The federal government doesn’t require states to report how many people receive services through Emergency Medicaid payments to hospitals.

Legal immigrants who’ve been in the United States less than five years aren’t eligible for regular Medicaid coverage, though states have the option of extending it to children and pregnant women.

Despite the surge in overall Medicaid spending in the past decade, Emergency Medicaid costs have been remarkably stable. A 2004 study by the Government Accountability Office that looked at data from the 10 states with the highest expected Emergency Medicaid costs reported $2 billion in spending. State officials say spending varies depending on immigration patterns and that during the economic slowdown, the number of illegal immigrants dropped.

The definition of emergency care and the scope of services available through the Medicaid programs vary by state. For example, in New York, Emergency Medicaid may be used to provide chemotherapy and radiation therapy to illegal immigrants. In New York, California and North Carolina, it may be used to provide outpatient dialysis to undocumented patients.

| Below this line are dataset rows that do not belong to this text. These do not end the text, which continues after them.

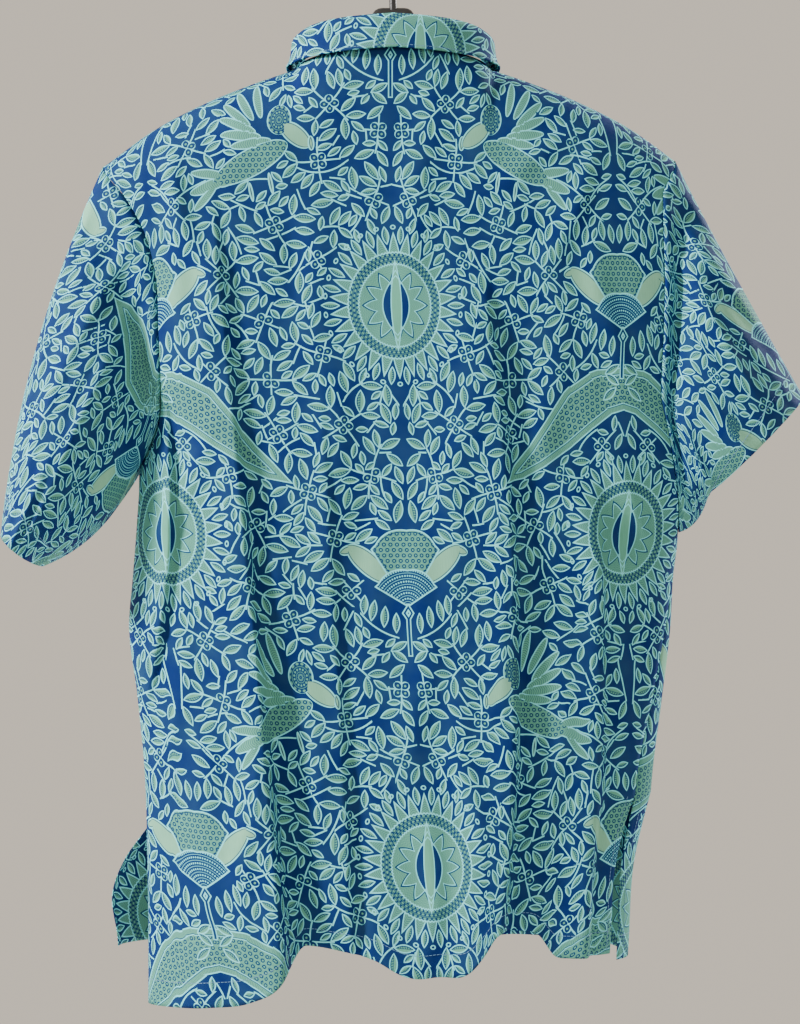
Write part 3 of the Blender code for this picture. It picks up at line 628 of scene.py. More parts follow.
def print_cloth(data, flat):
    """Gives each face corner its place on the nearest petals, stems and motifs of the print."""
    faces = len(data.polygons)
    corner_vertex = np.zeros(faces * 4, int)
    data.loops.foreach_get("vertex_index", corner_vertex)
    corners = flat.reshape(-1, 2)[corner_vertex].reshape(faces, 4, 2)
    middle = corners.mean(axis=1)
    turn = np.floor((middle[:, 0] + HALF_REPEAT) / (2 * HALF_REPEAT)) * 2 * HALF_REPEAT
    way = np.where(middle[:, 0] - turn < 0, -1.0, 1.0)
    lower = np.floor((middle[:, 1] - SUN_DROP) / REPEAT) * REPEAT + SUN_DROP
    x = (corners[..., 0] - turn[:, None]) * way[:, None]
    y = corners[..., 1] - lower[:, None]
    column = np.clip((x.mean(axis=1) / CELL).astype(int), 0, cells_across - 1)
    row = np.clip((y.mean(axis=1) / CELL).astype(int), 0, cells_down - 1)
    cell = row * cells_across + column
    places = np.stack([x, y], axis=-1)
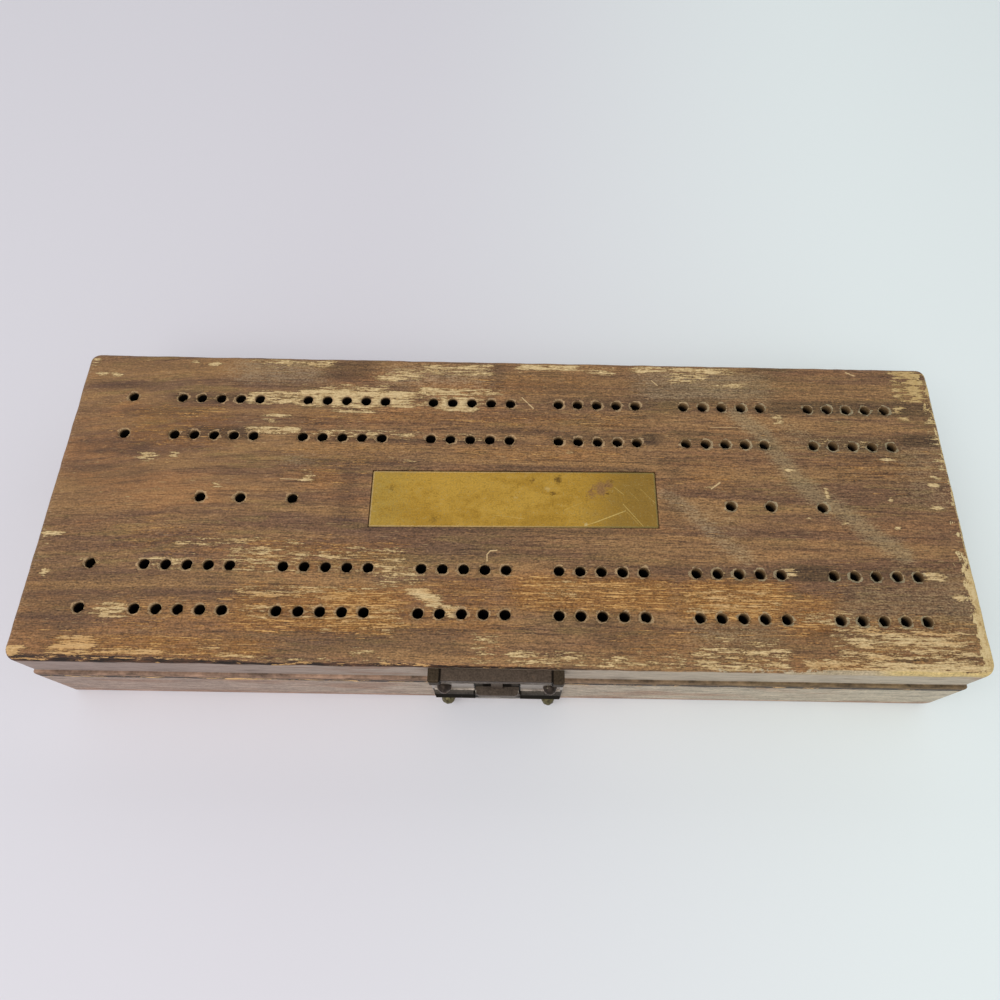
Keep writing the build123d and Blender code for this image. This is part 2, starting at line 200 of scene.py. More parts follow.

Other states have tried to narrow the definition of “emergency” to limit what’s covered. “Each state has its own interpretation,” said Jane Perkins, the legal director of the National Health Law Program, which advocates for the working poor.

Last year, for instance, Florida changed its policy to pay for emergency services for eligible undocumented immigrants only until their conditions had been “stabilized.” Previously, its policy was to pay for care that was “medically necessary to relieve or eliminate the emergency medical condition.”

Many hospitals — particularly those in the immigrant areas of Miami and Tampa — feared that the change would cut millions of dollars in funding. An administrative law judge ruled in December that Florida had enacted the change improperly because it didn’t go through a public hearing process; the state is appealing.